The project challenged her students. It took a “lot of tuning” and customization for clinical purposes and computational modeling, but the team kept working.
Clemson University senior Scott Slaney says it’s the most rewarding thing he’s ever done during college. “We do a lot of learning about basic science behind these concepts, but seeing how all these moving pieces fit together to make a single working device is really a cool experience. To actually take something that sounds like it only has a few engineering principles and make it work in a medical environment is its own kind of beast to tackle. I was happy to learn about the need for this procedure and what seems to be an underserved community of the population,” he says.
Dean notes students often bring passion to their projects, as can be seen in the students who worked on the project, including Slaney and classmate Joey Wilson, who’s president of Clemson's undergraduate student government. As bioengineering students, they want to find creative solutions to problems within medicine, Wilson says.
“This is our why. This drives us and reminds us that this project is much bigger than ourselves. It could make a significant impact on the clinical cycle of care for hospitals and breast cancer patients — saving time, money, and operating room space, while preventing unnecessary human suffering.”
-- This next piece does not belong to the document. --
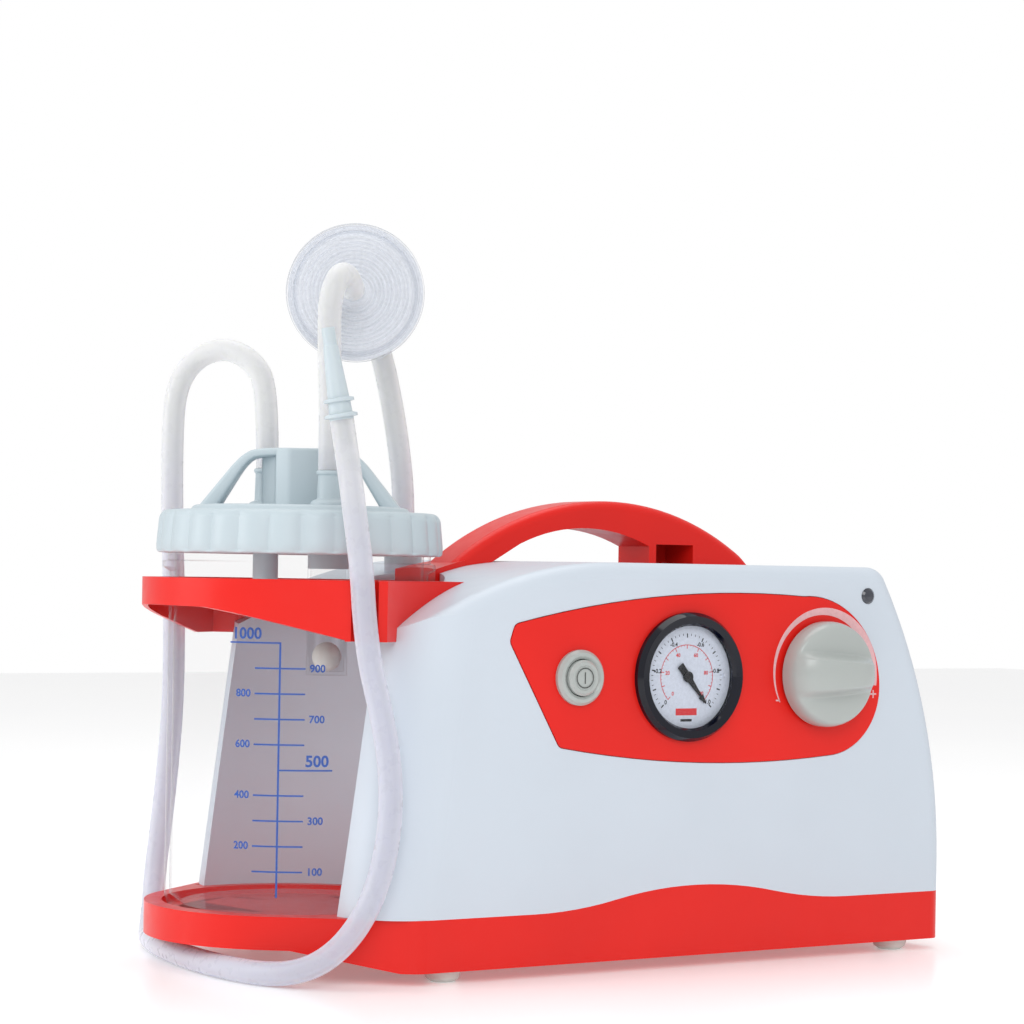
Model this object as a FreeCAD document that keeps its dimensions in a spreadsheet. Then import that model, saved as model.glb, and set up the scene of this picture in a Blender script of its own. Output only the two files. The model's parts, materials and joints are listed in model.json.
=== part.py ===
import FreeCAD, Part
import Sketcher
import math
import os
import re
from FreeCAD import Placement, Rotation, Vector

# A portable suction aspirator: a mains and battery vacuum pump in a moulded housing, with a
# one-litre collection jar that stands on the base and hangs in a ring, and silicone tubes.
# All sizes are millimetres.  Every piece is drawn about the jar's upright axis, with Z = 0 on
# the table, X to the right along the front face and Y towards the back.  One shift, the same
# for all pieces, then puts the origin under the middle of the machine.

SIZES = {
    # where the origin lies, measured from the jar's axis
    "origin_x": 111,
    "origin_y": -8.3,
    # housing
    "body_right": 290,
    "half_depth": 90,
    "body_top": 175,
    "base_bottom": 5,
    "wall": 2.6,
    "rim_round": 7,
    "corner_round": 10,
    "side_rise": 40,
    "side_sweep": 262,
    "slope_angle": 25.8,
    "slope_start_x": 30,
    "slope_start_z": 157.5,
    "left_foot_x": -16.4,
    "left_lean": 0.134,
    "left_round": 30,
    "recess_gap": 4,
    "seam_y": 0,
    # base tray
    "deck_z": 26.8,
    "wave_high": 35.6,
    "wave_x": 150,
    "wave_half": 84,
    "platform_r": 67.5,
    "base_r": 64.5,
    "nose_x": 10,
    "nose_round": 12,
    "lift_z": 13,
    "seat_depth": 4,
    "jar_clear": 1,
    # holder and handle
    "ring_top": 165.5,
    "ring_plate": 3,
    "ring_clear": 2.4,
    "skirt_left_z": 153.5,
    "skirt_right_z": 140.5,
    "clip_x": -11,
    "clip_y": -77.6,
    "clip_wall": 2.4,
    "clip_play": 0.8,
    "clip_mouth": 7.6,
    "handle_width": 25,
    "handle_top": 203,
    "handle_left_x": 62,
    "handle_right_x": 233,
    "handle_inner_top": 190.3,
    # jar and lid
    "jar_r": 56,
    "jar_wall": 2.2,
    "jar_top": 188,
    "flange_r": 59,
    "flange_z": 170,
    "lid_r": 62,
    "lid_bottom": 176,
    "lid_top": 194.5,
    "lid_wall": 2.4,
    "lid_turn": -32.4,
    "disc_r": 47,
    "disc_rise": 2.5,
    "strap_top": 222,
    "strap_reach": 44,
    "strap_thick": 4.6,
    "strap_width": 15,
    "block_left": -16.5,
    "block_right": 9.5,
    "block_front": -13,
    "block_back": 5,
    "patient_port_x": -17,
    "patient_port_y": 25,
    "vacuum_port_x": 14,
    "vacuum_port_y": -25,
    "port_r": 3.9,
    "patient_port_top": 214,
    "vacuum_port_top": 212,
    "cage_r": 8.7,
    "cage_bottom": 125,
    "ball_r": 6.2,
    "stem_r": 5.6,
    "stem_bottom": 160,
    # tubes and filter
    "tube_r": 5,
    "bore_r": 3,
    "spigot_play": 0.4,
    "nose_long": 4,
    "filter_x": 22,
    "filter_y": 2,
    "filter_z": 290,
    "filter_r": 30,
    "filter_half": 5.5,
    "filter_wall": 1.6,
    "nozzle_reach": 16,
    "fitting_long": 38,
    "inlet_x": 68,
    "inlet_y": 28,
    "inlet_top": 181,
    "boss_r": 8.5,
    # front controls
    "panel_gap": 0.3,
    "panel_proud": 0.4,
    "panel_round": 3.4,
    "panel_lip": 2.5,
    "gauge_x": 142.8,
    "control_z": 126,
    "bezel_r": 28,
    "bezel_proud": 4.6,
    "dial_r": 22.4,
    "case_r": 25,
    "case_depth": 26,
    "needle_long": 15.5,
    "button_x": 86.1,
    "switch_r": 11.8,
    "button_r": 7.6,
    "button_proud": 5,
    "knob_x": 216.8,
    "knob_z": 127,
    "knob_r": 23.5,
    "knob_proud": 19,
    "led_x": 242.7,
    "led_z": 162,
    "led_r": 3.6,
    # pump and electrics
    "pump_x": 118,
    "pump_y": -22,
    "shaft_z": 52,
    "motor_r": 21,
    "motor_long": 58,
    "crank_throw": 3,
    "cylinder_r": 11,
    "piston_gap": 0.05,
    "battery_x": 160,
    "battery_y": 6,
    "battery_long": 90,
    "battery_wide": 70,
    "battery_high": 101,
    "post_left_x": 80,
    "post_inset": 28,
    "screw_r": 1.5,
    "screw_head_r": 2.9,
    "board_x": 80,
    "board_y": 22,
    "board_long": 72,
    "board_wide": 58,
    "foot_r": 8,
    "foot_inset_x": 22,
    "foot_inset_y": 11,
    "socket_x": 236,
    "socket_z": 48,
}

doc = FreeCAD.newDocument("suction_aspirator")
sheet = doc.addObject("Spreadsheet::Sheet", "Sizes")
for row, (alias, number) in enumerate(SIZES.items(), start=1):
    sheet.set("A%d" % row, alias)
    sheet.set("B%d" % row, str(number))
    sheet.setAlias("B%d" % row, alias)
doc.recompute()

UPRIGHT = Rotation()
FACING_FRONT = Rotation(Vector(1, 0, 0), 90)
FACING_BACK = Rotation(Vector(1, 0, 0), -90)
FACING_RIGHT = Rotation(Vector(0, 1, 0), 90)
FACING_DOWN = Rotation(Vector(1, 0, 0), 180)
LONG = 600

pieces = []


# ---------------------------------------------------------------- small tools
def in_sheet(text):
    """The same expression with each size's name pointing at its cell in the sheet."""
    def named(match):
        word = match.group()
        return "Sizes." + word if word in SIZES else word

    return re.sub(r"[a-z_]+[a-z0-9_]*", named, str(text))


def size(text):
    """The number that an expression of sheet sizes comes to."""
    return float(sheet.evalExpression(in_sheet(text)))


def stand(obj, x="0", y="0", z="0", turn=UPRIGHT):
    """Place a piece at a point given from the jar's axis, with the origin shift taken off."""
    obj.Placement = Placement(Vector(0, 0, 0), turn)
    obj.setExpression("Placement.Base.x", in_sheet("(%s) - origin_x" % x))
    obj.setExpression("Placement.Base.y", in_sheet("(%s) - origin_y" % y))
    obj.setExpression("Placement.Base.z", in_sheet(z))


def keep(obj, name):
    obj.Label = name
    pieces.append(obj)
    return obj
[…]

He really enjoyed the challenge of the project and taking a problem that no one has tackled to date. “It’s why the status quo has been maintained for so long. For us, the reasoning of ‘it's the way it has been done for a long time,’ is not sufficient. At Clemson and MUSC, I truly have surmised that we are thinkers, we are innovators, and we are believers.”
Wilson says the project, though challenging, brought amazing opportunities to the team. The collaboration with DeMore and their research mentor, Dean, was critical. The team also learned how broad the field of bioengineering is, he says, adding that what they had to learn about metal detectors went far beyond the basics of their bioinstrumentation class.
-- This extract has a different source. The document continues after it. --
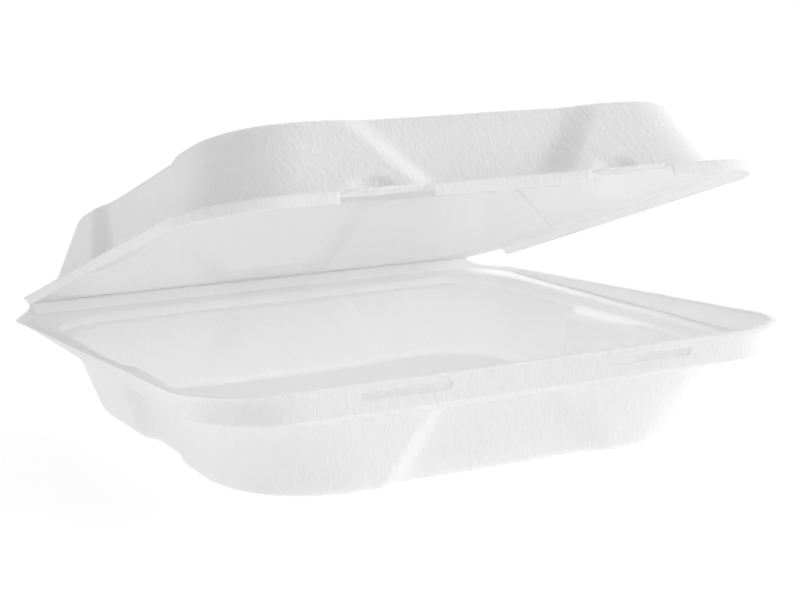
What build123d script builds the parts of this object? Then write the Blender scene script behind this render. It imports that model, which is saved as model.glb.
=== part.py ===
from build123d import *
import os
from collections import namedtuple
from math import atan2, cos, pi, sin, tan

# A hinged lunch box moulded in one sheet of white pulp, standing with its lid half open.
# x runs along the hinge, the front faces -y, z is up from the table.
# The frame sits at the middle of the tray's underside.

# Overall plan, over the rim lip, and the sheet
width = 230.0
depth = 226.0
sheet = 0.9

# Tray: a ledge inside the rim, a low collar and shelf under it, then the wall down to the floor
ledge_height = 33.0
ledge_inset = 11.0
back_margin = 3.5
collar_drop = 3.5
collar_lean = 1.0
shelf_inset = 15.0
floor_inset = 24.0
floor_round = 5.0
round_steps = 3
ledge_front_radius = 38.0
ledge_back_radius = 29.0
floor_front_radius = 40.0
floor_back_radius = 32.0

# Rim: a low band that rises from the hinge to the front, with a lip around its top
rim_rise_front = 10.0
rim_rise_back = 1.6
rim_radius = 33.0
lip_reach = 2.5
band_lean = 1.0
cut_across = 11.0
cut_along = 19.0

# Panels pressed into the middle of each wall, which leave a foot at each corner of the tray.
# A foot is as long as this at the top and at the floor, along the front and back, and along the sides.
flank_run = 10.0
flank_round = 4.0
front_foot_top = 71.0
front_foot_floor = 45.0
side_foot_top = 71.0
side_foot_floor = 64.0
side_panel_forward = 4.0
panel_depth_top = 8.5
panel_depth_floor = 3.0
panel_cove = 4.0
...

“We had to find creative ways to educate ourselves about metal detectors and all of the components that make them work. The idea behind them is relatively simple, but all of the ways that operational metal detectors are created are complex and were out of the scope of our curriculum,” Wilson says.
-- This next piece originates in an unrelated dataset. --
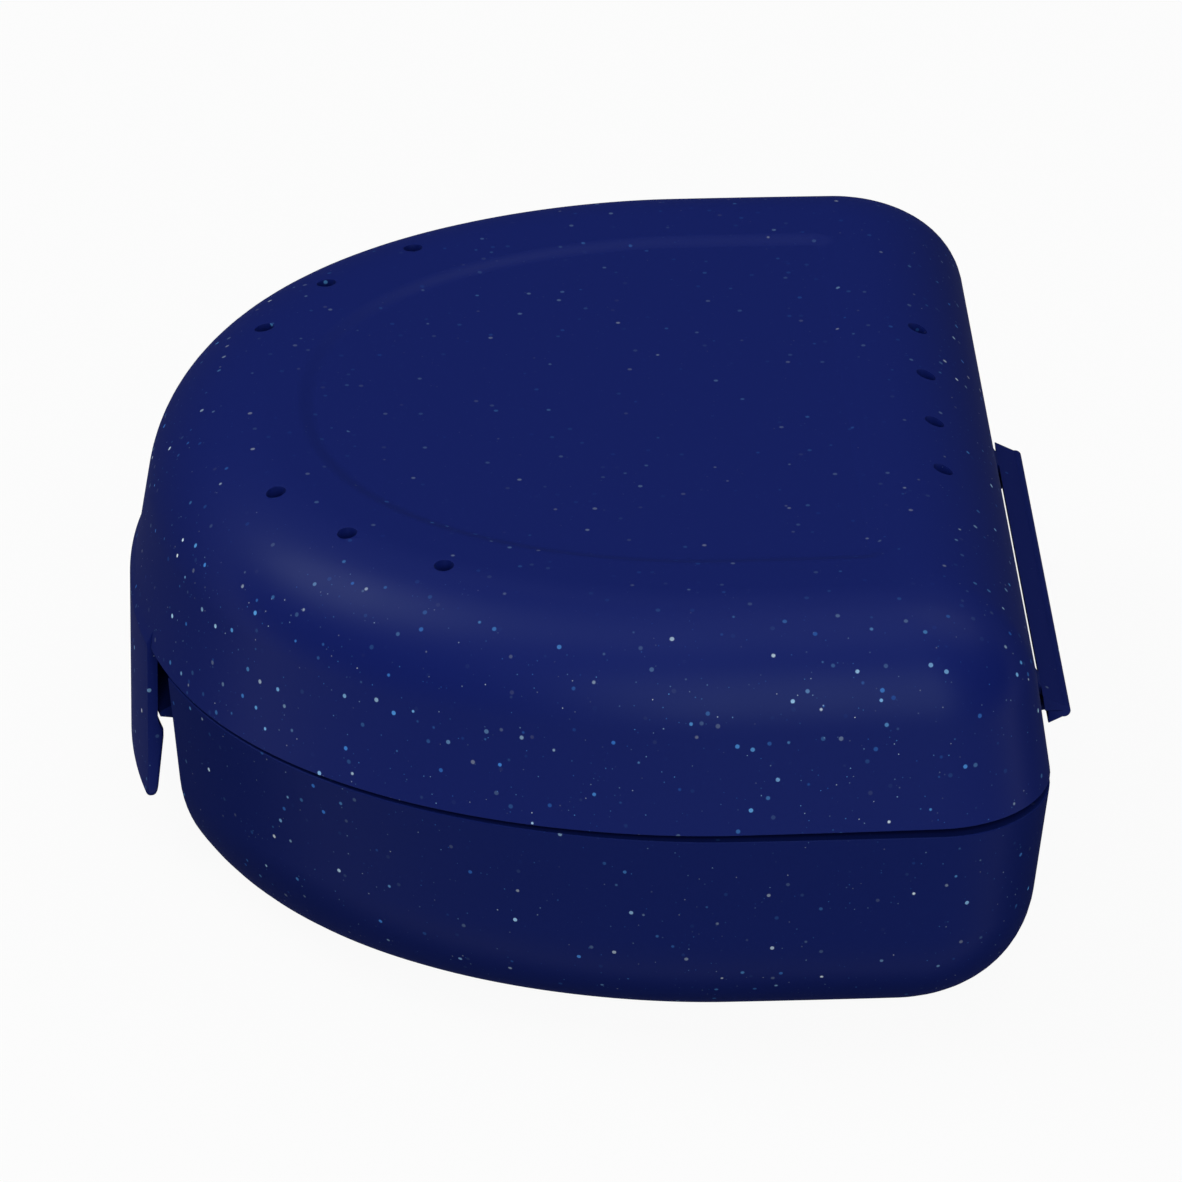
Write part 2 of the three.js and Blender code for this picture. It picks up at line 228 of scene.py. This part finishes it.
rim = base_height - rim_edge
lip_top = base_height + lip_height
outer_stops = wall_stops(base_height, base_draft, base_round_width, base_round_height, 16)
inner_size = base_height - base_wall, base_draft, base_round_width - base_wall, base_round_height - base_wall
band_depth = (lip_inner - base_wall) / math.tan(base_draft)
tray_profile = [(inset, base_height - depth) for inset, depth in reversed(outer_stops)]
tray_profile += [(0, rim)] + arc((rim_edge, rim), rim_edge, math.pi, math.pi / 2, 4)
tray_profile += [(lip_outer, base_height), (lip_outer, lip_top - lip_edge)]
tray_profile += arc((lip_outer + lip_edge, lip_top - lip_edge), lip_edge, math.pi, math.pi / 2, 4)
tray_profile += [(lip_inner - lip_edge, lip_top)]
tray_profile += arc((lip_inner - lip_edge, lip_top - lip_edge), lip_edge, math.pi / 2, 0, 4)
tray_profile += [(lip_inner, base_height - band_depth)]
tray_profile += [
    (inset + base_wall, base_height - depth) for inset, depth in wall_stops(*inner_size, 12) if depth > band_depth
]
tray = piece(loft([case_ring(inset, height) for inset, height in tray_profile]), "tray")


def notch_floor(height):
    """How far the notch's leaning floor is in from the rim's outline."""
    return notch_inset + (base_height - height) * math.tan(notch_lean)


backing_top = base_height - backing_drop
backing_section = [(-base_wall / 2, backing_top), (-notch_inset - notch_wall, backing_top)]
backing_section += [(-notch_floor(base_wall / 2) - notch_wall, base_wall / 2)]
backing_section += [
    (-inset - base_wall / 2, base_height - depth)
    for inset, depth in reversed(outer_stops)
    if inset < notch_floor(base_wall / 2) and depth < base_height - base_wall / 2
]
boolean(tray, front_band(backing_section, notch_width + 2 * notch_wall, 16), "UNION")
notch_section = [
    (overrun, -overrun),
    (overrun, base_height + overrun),
    (-notch_inset, base_height + overrun),
    (-notch_inset, base_height),
    (-notch_floor(-overrun), -overrun),
]
boolean(tray, front_band(notch_section, notch_width, 16), "DIFFERENCE")
catch_root = notch_floor(catch_low) + notch_wall / 2
catch_section = [
    (-catch_root, catch_low),
    (-notch_floor(catch_low), catch_low),
    (-catch_reach, catch_low + catch_height / 4),
    (-catch_reach, catch_low + catch_height / 2),
    (-notch_floor(catch_low + catch_height), catch_low + catch_height),
    (-catch_root, catch_low + catch_height),
]
boolean(tray, front_band(catch_section, catch_width, 12), "UNION")
fold_height = 16.91 * mm
fold_place = 36.45 * mm
neck_width = 2.2 * mm
neck_place = 18.2 * mm
pad_height = 1 * mm
leaf_rise = 1.28 * mm
lower_middle = fold_height - leaf_rise / 2
for side in (-1, 1):
    pad_section = [
        (half_length - base_wall / 2, lower_middle - pad_height),
        (half_length, lower_middle - pad_height / 2),
        (half_length, lower_middle + pad_height / 2),
        (half_length - base_wall / 2, lower_middle + pad_height / 2),
    ]
    boolean(tray, bar(pad_section, neck_width, side * neck_place), "UNION")
finish_normals(tray, crease)


def linear(code):
    """An sRGB hex colour in linear light, opaque."""
    parts = [int(code[at : at + 2], 16) / 255 for at in (1, 3, 5)]
    return [part / 12.92 if part <= 0.04045 else ((part + 0.055) / 1.055) ** 2.4 for part in parts] + [1]


def add(tree, kind, values={}, links={}, **settings):
    """A node with its settings, socket values and links.

    A colour Mix takes its two colours at sockets 6 and 7, and a plain Mix its two numbers at 2 and 3.
    """
    made = tree.nodes.new("ShaderNode" + kind)
    for name, value in settings.items():
        setattr(made, name, value)
    for socket, value in values.items():
        made.inputs[socket].default_value = value
    for socket, source in links.items():
        tree.links.new(source, made.inputs[socket])
    return made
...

When it got tough, team members reminded each other why they were there.
“We’re inspired by the opportunity to improve patient outcomes and change lives for the better. In the uphill battle against cancer, we're making a little progress — and hopefully scientists will one day find a cure," Wilson says.
Dean says she expects to see more of these collaborations in the future, particularly given how well this one worked. “There’s no better way to teach our students than the real-world environment. It’s a win-win.”
It’s a win for MUSC as well, says DeMore. “It can save the patient from having to have the pain and inconvenience of having an invasive procedure to localize the clip, and it can improve the efficiency of the whole procedure for the patient and the hospital."